Montevideo, just across the Río de la Plata, offers perhaps the closest counterpart to Buenos Aires in terms of European feel. With its neoclassical architecture, waterfront promenades, and strong Italian and Spanish heritage, Uruguay’s capital can sometimes feel like a quieter, more relaxed version of its larger neighbour. Yet its smaller scale and lower density mean that the “European city” experience is more intermittent; you might pass through strongly European-looking areas near the old city or along the Rambla, then quickly shift into more modern or suburban environments.

Santiago de Chile, meanwhile, showcases European influence in specific districts—such as Lastarria, Providencia, or the Paris-Londres passage—but maintains a stronger Andean and modern Latin American character overall. The city’s urban form, shaped by both earthquakes and rapid 20th-century growth, favours modernist and contemporary architecture over the continuous Belle Époque fabric seen in central Buenos Aires. While you certainly encounter European-inspired buildings and cafés, they tend to be isolated enclaves rather than the dominant tone of the city.

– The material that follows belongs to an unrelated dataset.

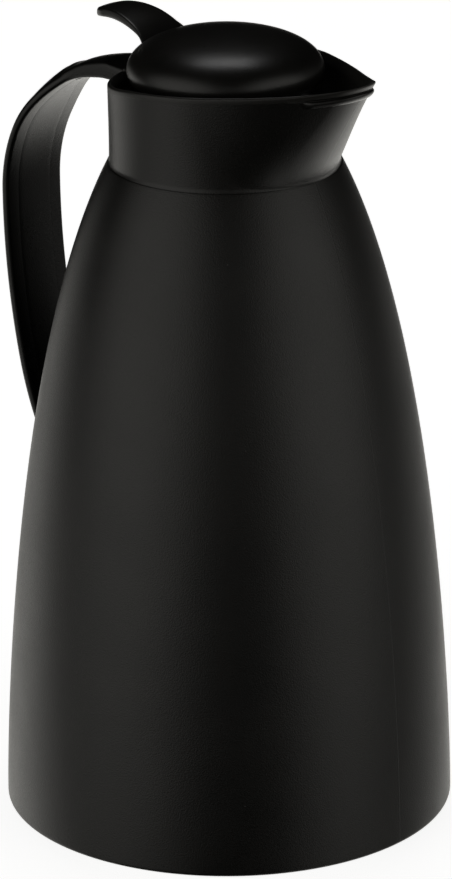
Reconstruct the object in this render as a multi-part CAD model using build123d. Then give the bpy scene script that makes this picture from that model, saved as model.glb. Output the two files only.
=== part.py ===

When you place Buenos Aires within this regional context, a pattern emerges. Other South American cities have European elements, but Buenos Aires presents a uniquely cohesive tapestry where European architecture, demographics, language, and daily customs converge across large swathes of the urban space. Walking from Recoleta to San Telmo, through Avenida de Mayo and Palermo, you experience an almost uninterrupted sequence of European references, from Haussmannian boulevards to Italian-style cafés and Spanish bodegones. This dense layering of influences, sustained over generations, is what most strongly supports Buenos Aires’ claim to being the most European city in South America—while still, undeniably, remaining unmistakably Argentine.